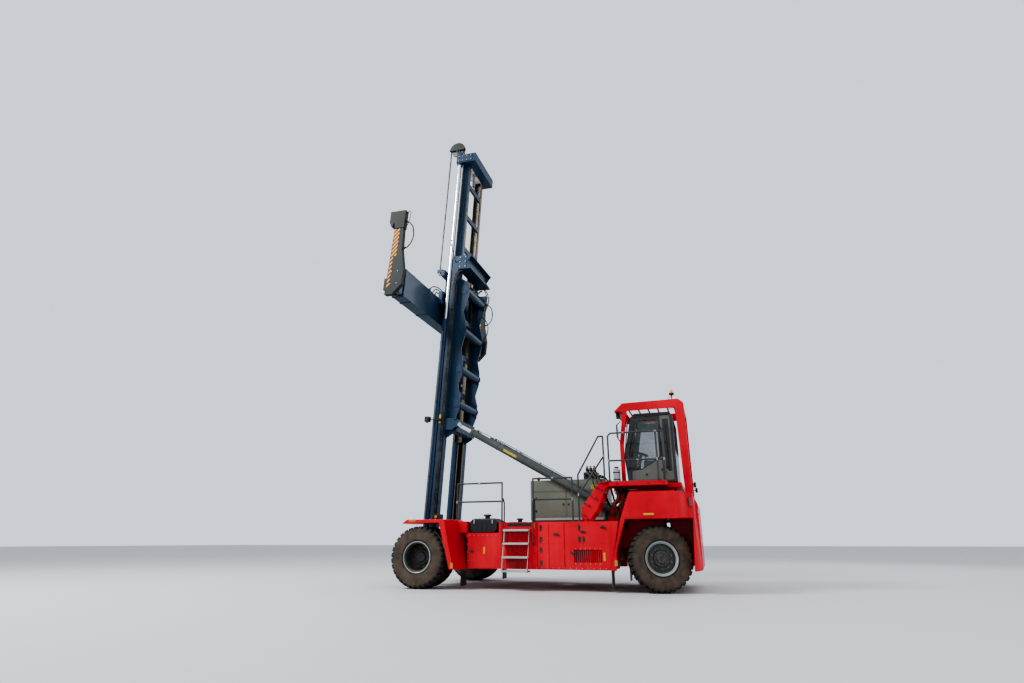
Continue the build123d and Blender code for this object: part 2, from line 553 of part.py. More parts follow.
with BuildPart() as cab_shell:
    side_slab(CAB_OUTLINE, (-CAB_Y, CAB_Y))
    side_slab(CAB_INSIDE, (-CAB_Y + CAB_WALL, CAB_Y - CAB_WALL), mode=Mode.SUBTRACT)
    side_slab(DOOR_HOLE, (CAB_Y - CAB_WALL - 5, CAB_Y + 5), mode=Mode.SUBTRACT)
    side_slab(SIDE_WINDOW, (-CAB_Y - 5, -CAB_Y + CAB_WALL + 5), mode=Mode.SUBTRACT)
    block((CAB_FRONT - 220, CAB_FRONT + 100), (-CAB_Y + 60, CAB_Y - 60), SCREEN_Z, mode=Mode.SUBTRACT)
    block((CAB_FRONT - 90, CAB_FRONT + 100), (-CAB_Y + 120, CAB_Y - 120), LOWER_Z, mode=Mode.SUBTRACT)
    block((CAB_BACK - 10, CAB_BACK + 60), (-CAB_Y + 90, CAB_Y - 90), BACK_Z, mode=Mode.SUBTRACT)
    block(HATCH_X, (-CAB_Y + 130, CAB_Y - 130), (CAB_HIGH - 70, CAB_HIGH + 10), mode=Mode.SUBTRACT)
save("cab_shell", cab_shell.part)

# Cab glass: windscreen, lower pane, right window, back window and roof window, each in its opening
GLASS_T = 6


def screen_pane(z, half_y):
    """A pane that leans with the cab's front between two heights, set in from the face."""
    foot, head = z[0] + SEAT_GAP, z[1] - SEAT_GAP
    if z[1] > WAIST[1]:
        lean = (CAB_OUTLINE[2][0] - WAIST[0]) / (CAB_OUTLINE[2][1] - WAIST[1])
    else:
        lean = (WAIST[0] - CAB_OUTLINE[0][0]) / (WAIST[1] - CAB_OUTLINE[0][1])
    foot_x = WAIST[0] - 25 + (foot - WAIST[1]) * lean
    head_x = WAIST[0] - 25 + (head - WAIST[1]) * lean
    side_slab(((foot_x, foot), (head_x, head), (head_x - GLASS_T, head), (foot_x - GLASS_T, foot)),
              (-half_y + SEAT_GAP, half_y - SEAT_GAP))


with BuildPart() as cab_glass:
    screen_pane(SCREEN_Z, CAB_Y - 60)
    screen_pane(LOWER_Z, CAB_Y - 120)
    side_slab(SIDE_WINDOW, (-CAB_Y + 15, -CAB_Y + 15 + GLASS_T), inset=SEAT_GAP)
    block((CAB_BACK + 20, CAB_BACK + 20 + GLASS_T), (-CAB_Y + 90 + SEAT_GAP, CAB_Y - 90 - SEAT_GAP),
          (BACK_Z[0] + SEAT_GAP, BACK_Z[1] - SEAT_GAP))
    block((HATCH_X[0] + SEAT_GAP, HATCH_X[1] - SEAT_GAP), (-CAB_Y + 130 + SEAT_GAP, CAB_Y - 130 - SEAT_GAP),
          (CAB_HIGH - 40, CAB_HIGH - 40 + GLASS_T))
save("cab_glass", cab_glass.part)

# Cab door: a framed leaf on the left, hinged at its rear edge on the fixed side post
DOOR_OUTLINE = (*DOOR_FRONT, (HINGE_X, DOOR_TOP), (HINGE_X, DOOR_LOW))
PANE = ((-4930, 2780), (-4885, 2960), (-5040, 3800), (-5075, 3840), (-5540, 3840), (-5540, 2940), (-5100, 2660),
        (-4960, 2660))
DOOR_IN = CAB_Y - 40
DOOR_OUT = CAB_Y - 2
HINGES_Z = (2600, 3600)
KNUCKLE_R = 11
with BuildPart() as cab_door:
    side_slab(DOOR_OUTLINE, (DOOR_IN, DOOR_OUT), inset=RUN_GAP)
    side_slab(PANE, (DOOR_IN - 10, DOOR_OUT + 5), mode=Mode.SUBTRACT)
    block((-4875, -4850), (DOOR_OUT - 2, DOOR_OUT + 40), (3000, 3160))
    for z in HINGES_Z:
        bar((HINGE_X, HINGE_Y, z), (HINGE_X, HINGE_Y, z + 60), KNUCKLE_R)
        block((HINGE_X, HINGE_X + 60), (DOOR_OUT - 2, HINGE_Y + 6), (z, z + 60))
save("cab_door", cab_door.part)
with BuildPart() as door_glass:
    side_slab(PANE, (DOOR_OUT - 22, DOOR_OUT - 22 + GLASS_T), inset=SEAT_GAP)
save("door_glass", door_glass.part)

# Cab side post: the fixed grey panel behind the door, which carries the lower hinge knuckles
POST_OUTLINE = ((HINGE_X, DOOR_LOW), (HINGE_X, DOOR_TOP), (-5830, DOOR_TOP), (-5830, DOOR_LOW))
with BuildPart() as cab_post:
    side_slab(POST_OUTLINE, (DOOR_IN, DOOR_OUT), inset=SEAT_GAP)
    for z in HINGES_Z:
        bar((HINGE_X, HINGE_Y, z - 60), (HINGE_X, HINGE_Y, z - PIN_GAP), KNUCKLE_R)
        block((HINGE_X - 60, HINGE_X), (DOOR_OUT - 2, HINGE_Y + 6), (z - 60, z - PIN_GAP))
save("cab_post", cab_post.part)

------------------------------

Give an exact repetition of all the material.

● RESPONSE TO THE TASK:
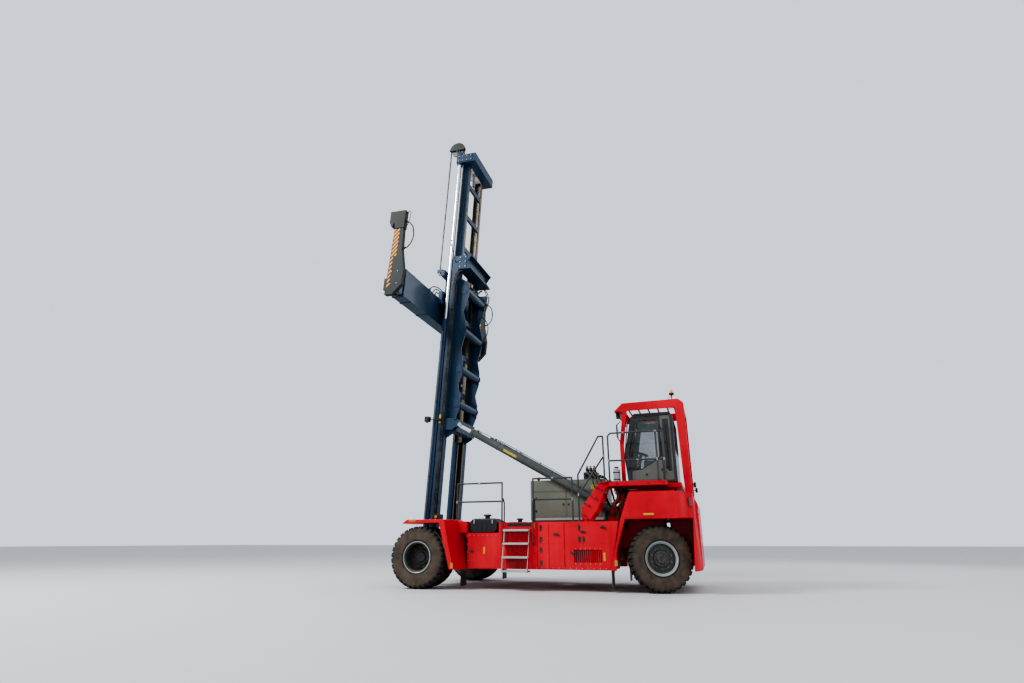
Continue the build123d and Blender code for this object: part 2, from line 553 of part.py. More parts follow.
with BuildPart() as cab_shell:
    side_slab(CAB_OUTLINE, (-CAB_Y, CAB_Y))
    side_slab(CAB_INSIDE, (-CAB_Y + CAB_WALL, CAB_Y - CAB_WALL), mode=Mode.SUBTRACT)
    side_slab(DOOR_HOLE, (CAB_Y - CAB_WALL - 5, CAB_Y + 5), mode=Mode.SUBTRACT)
    side_slab(SIDE_WINDOW, (-CAB_Y - 5, -CAB_Y + CAB_WALL + 5), mode=Mode.SUBTRACT)
    block((CAB_FRONT - 220, CAB_FRONT + 100), (-CAB_Y + 60, CAB_Y - 60), SCREEN_Z, mode=Mode.SUBTRACT)
    block((CAB_FRONT - 90, CAB_FRONT + 100), (-CAB_Y + 120, CAB_Y - 120), LOWER_Z, mode=Mode.SUBTRACT)
    block((CAB_BACK - 10, CAB_BACK + 60), (-CAB_Y + 90, CAB_Y - 90), BACK_Z, mode=Mode.SUBTRACT)
    block(HATCH_X, (-CAB_Y + 130, CAB_Y - 130), (CAB_HIGH - 70, CAB_HIGH + 10), mode=Mode.SUBTRACT)
save("cab_shell", cab_shell.part)

# Cab glass: windscreen, lower pane, right window, back window and roof window, each in its opening
GLASS_T = 6


def screen_pane(z, half_y):
    """A pane that leans with the cab's front between two heights, set in from the face."""
    foot, head = z[0] + SEAT_GAP, z[1] - SEAT_GAP
    if z[1] > WAIST[1]:
        lean = (CAB_OUTLINE[2][0] - WAIST[0]) / (CAB_OUTLINE[2][1] - WAIST[1])
    else:
        lean = (WAIST[0] - CAB_OUTLINE[0][0]) / (WAIST[1] - CAB_OUTLINE[0][1])
    foot_x = WAIST[0] - 25 + (foot - WAIST[1]) * lean
    head_x = WAIST[0] - 25 + (head - WAIST[1]) * lean
    side_slab(((foot_x, foot), (head_x, head), (head_x - GLASS_T, head), (foot_x - GLASS_T, foot)),
              (-half_y + SEAT_GAP, half_y - SEAT_GAP))


with BuildPart() as cab_glass:
    screen_pane(SCREEN_Z, CAB_Y - 60)
    screen_pane(LOWER_Z, CAB_Y - 120)
    side_slab(SIDE_WINDOW, (-CAB_Y + 15, -CAB_Y + 15 + GLASS_T), inset=SEAT_GAP)
    block((CAB_BACK + 20, CAB_BACK + 20 + GLASS_T), (-CAB_Y + 90 + SEAT_GAP, CAB_Y - 90 - SEAT_GAP),
          (BACK_Z[0] + SEAT_GAP, BACK_Z[1] - SEAT_GAP))
    block((HATCH_X[0] + SEAT_GAP, HATCH_X[1] - SEAT_GAP), (-CAB_Y + 130 + SEAT_GAP, CAB_Y - 130 - SEAT_GAP),
          (CAB_HIGH - 40, CAB_HIGH - 40 + GLASS_T))
save("cab_glass", cab_glass.part)

# Cab door: a framed leaf on the left, hinged at its rear edge on the fixed side post
DOOR_OUTLINE = (*DOOR_FRONT, (HINGE_X, DOOR_TOP), (HINGE_X, DOOR_LOW))
PANE = ((-4930, 2780), (-4885, 2960), (-5040, 3800), (-5075, 3840), (-5540, 3840), (-5540, 2940), (-5100, 2660),
        (-4960, 2660))
DOOR_IN = CAB_Y - 40
DOOR_OUT = CAB_Y - 2
HINGES_Z = (2600, 3600)
KNUCKLE_R = 11
with BuildPart() as cab_door:
    side_slab(DOOR_OUTLINE, (DOOR_IN, DOOR_OUT), inset=RUN_GAP)
    side_slab(PANE, (DOOR_IN - 10, DOOR_OUT + 5), mode=Mode.SUBTRACT)
    block((-4875, -4850), (DOOR_OUT - 2, DOOR_OUT + 40), (3000, 3160))
    for z in HINGES_Z:
        bar((HINGE_X, HINGE_Y, z), (HINGE_X, HINGE_Y, z + 60), KNUCKLE_R)
        block((HINGE_X, HINGE_X + 60), (DOOR_OUT - 2, HINGE_Y + 6), (z, z + 60))
save("cab_door", cab_door.part)
with BuildPart() as door_glass:
    side_slab(PANE, (DOOR_OUT - 22, DOOR_OUT - 22 + GLASS_T), inset=SEAT_GAP)
save("door_glass", door_glass.part)

# Cab side post: the fixed grey panel behind the door, which carries the lower hinge knuckles
POST_OUTLINE = ((HINGE_X, DOOR_LOW), (HINGE_X, DOOR_TOP), (-5830, DOOR_TOP), (-5830, DOOR_LOW))
with BuildPart() as cab_post:
    side_slab(POST_OUTLINE, (DOOR_IN, DOOR_OUT), inset=SEAT_GAP)
    for z in HINGES_Z:
        bar((HINGE_X, HINGE_Y, z - 60), (HINGE_X, HINGE_Y, z - PIN_GAP), KNUCKLE_R)
        block((HINGE_X - 60, HINGE_X), (DOOR_OUT - 2, HINGE_Y + 6), (z - 60, z - PIN_GAP))
save("cab_post", cab_post.part)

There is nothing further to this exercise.